» **RECORDED DATA**
▽

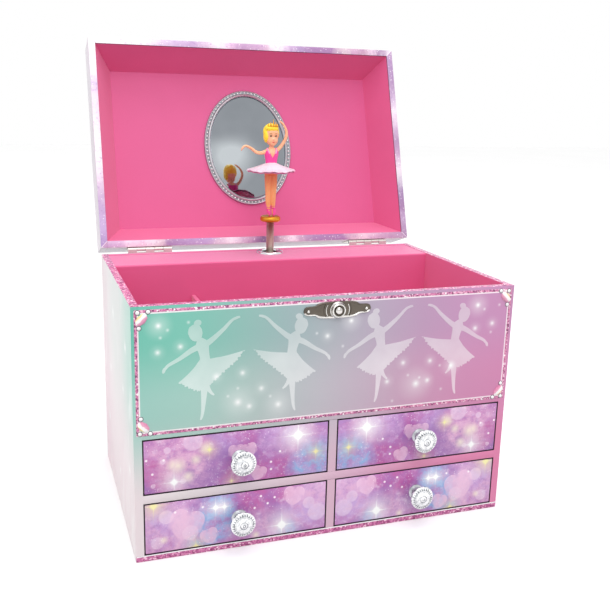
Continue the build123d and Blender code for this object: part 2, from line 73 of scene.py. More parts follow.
# ---- reading the frame ----
def solids(node, place=still):
    """The corners, in millimetres, of each separate solid of a CAD node, before its placement."""
    shape = bmesh.new()
    shape.from_mesh(nodes[node].data)
    shape.transform(Matrix.Scale(1 / MM, 4) @ place.inverted())
    bmesh.ops.remove_doubles(shape, verts=shape.verts, dist=0.001)
    left = set(shape.verts)
    found = []
    while left:
        group = {left.pop()}
        edge_of = set(group)
        while edge_of:
            edge_of = {e.other_vert(v) for v in edge_of for e in v.link_edges} & left
            group |= edge_of
            left -= edge_of
        points = np.array([v.co for v in group])
        found.append((Vector(points.min(0)), Vector(points.max(0))))
    shape.free()
    return sorted(found, key=lambda box: tuple(round(c, 2) for c in box[0]))


def extent(node, place=still):
    """The corners of a whole CAD node, in millimetres, before its placement."""
    boxes = solids(node, place)
    low = Vector([min(box[0][i] for box in boxes) for i in range(3)])
    high = Vector([max(box[1][i] for box in boxes) for i in range(3)])
    return low, high


def centred(node, place=still):
    """The corners and the middle of a whole CAD node."""
    low, high = extent(node, place)
    return low, high, (low + high) / 2


# ---- materials: numbers that vary over a surface ----
def arithmetic(operation, swapped=False):
    """The method behind an arithmetic sign, for a field and another field or a number."""

    def combine(field, other):
        values = (other, field) if swapped else (field, other)
        return field.paint.math(operation, *values)

    return combine


class Field:
    """A number that varies over a surface, combined with ordinary arithmetic."""

    def __init__(self, paint, socket):
        self.paint = paint
        self.socket = socket

    __add__ = __radd__ = arithmetic("ADD")
    __mul__ = __rmul__ = arithmetic("MULTIPLY")
    __sub__ = arithmetic("SUBTRACT")
    __rsub__ = arithmetic("SUBTRACT", True)
    __truediv__ = arithmetic("DIVIDE")
    __rtruediv__ = arithmetic("DIVIDE", True)
    __pow__ = arithmetic("POWER")

    def __abs__(self):
        return self.paint.math("ABSOLUTE", self)

    def capped(self):
        return self.paint.math("MINIMUM", self, 1.0)

    def step(self, low, high):
        """0 where the number is at low, 1 where it is at high, and smooth between."""
        inputs = {"Value": self, "From Min": low, "From Max": high}
        made = self.paint.node("ShaderNodeMapRange", inputs, interpolation_type="SMOOTHSTEP")
        return Field(self.paint, made.outputs[0])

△

» **WHAT TO DO**
Reproduce the material above exactly; please quote every line of it.

» **THE RESULT**
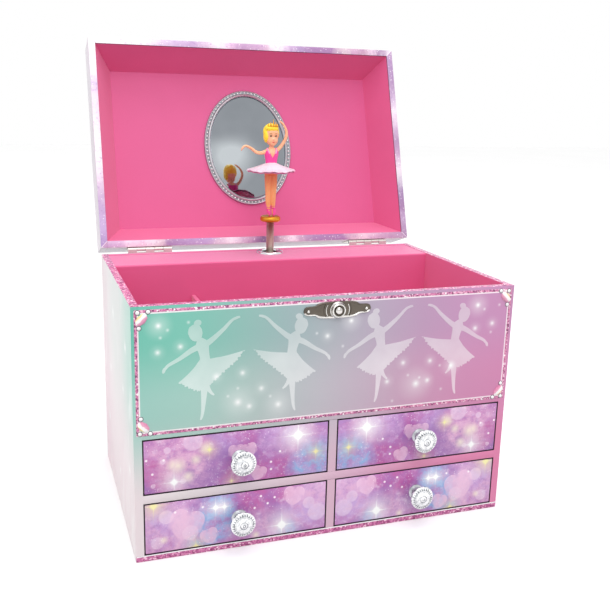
Continue the build123d and Blender code for this object: part 2, from line 73 of scene.py. More parts follow.
# ---- reading the frame ----
def solids(node, place=still):
    """The corners, in millimetres, of each separate solid of a CAD node, before its placement."""
    shape = bmesh.new()
    shape.from_mesh(nodes[node].data)
    shape.transform(Matrix.Scale(1 / MM, 4) @ place.inverted())
    bmesh.ops.remove_doubles(shape, verts=shape.verts, dist=0.001)
    left = set(shape.verts)
    found = []
    while left:
        group = {left.pop()}
        edge_of = set(group)
        while edge_of:
            edge_of = {e.other_vert(v) for v in edge_of for e in v.link_edges} & left
            group |= edge_of
            left -= edge_of
        points = np.array([v.co for v in group])
        found.append((Vector(points.min(0)), Vector(points.max(0))))
    shape.free()
    return sorted(found, key=lambda box: tuple(round(c, 2) for c in box[0]))


def extent(node, place=still):
    """The corners of a whole CAD node, in millimetres, before its placement."""
    boxes = solids(node, place)
    low = Vector([min(box[0][i] for box in boxes) for i in range(3)])
    high = Vector([max(box[1][i] for box in boxes) for i in range(3)])
    return low, high


def centred(node, place=still):
    """The corners and the middle of a whole CAD node."""
    low, high = extent(node, place)
    return low, high, (low + high) / 2


# ---- materials: numbers that vary over a surface ----
def arithmetic(operation, swapped=False):
    """The method behind an arithmetic sign, for a field and another field or a number."""

    def combine(field, other):
        values = (other, field) if swapped else (field, other)
        return field.paint.math(operation, *values)

    return combine


class Field:
    """A number that varies over a surface, combined with ordinary arithmetic."""

    def __init__(self, paint, socket):
        self.paint = paint
        self.socket = socket

    __add__ = __radd__ = arithmetic("ADD")
    __mul__ = __rmul__ = arithmetic("MULTIPLY")
    __sub__ = arithmetic("SUBTRACT")
    __rsub__ = arithmetic("SUBTRACT", True)
    __truediv__ = arithmetic("DIVIDE")
    __rtruediv__ = arithmetic("DIVIDE", True)
    __pow__ = arithmetic("POWER")

    def __abs__(self):
        return self.paint.math("ABSOLUTE", self)

    def capped(self):
        return self.paint.math("MINIMUM", self, 1.0)

    def step(self, low, high):
        """0 where the number is at low, 1 where it is at high, and smooth between."""
        inputs = {"Value": self, "From Min": low, "From Max": high}
        made = self.paint.node("ShaderNodeMapRange", inputs, interpolation_type="SMOOTHSTEP")
        return Field(self.paint, made.outputs[0])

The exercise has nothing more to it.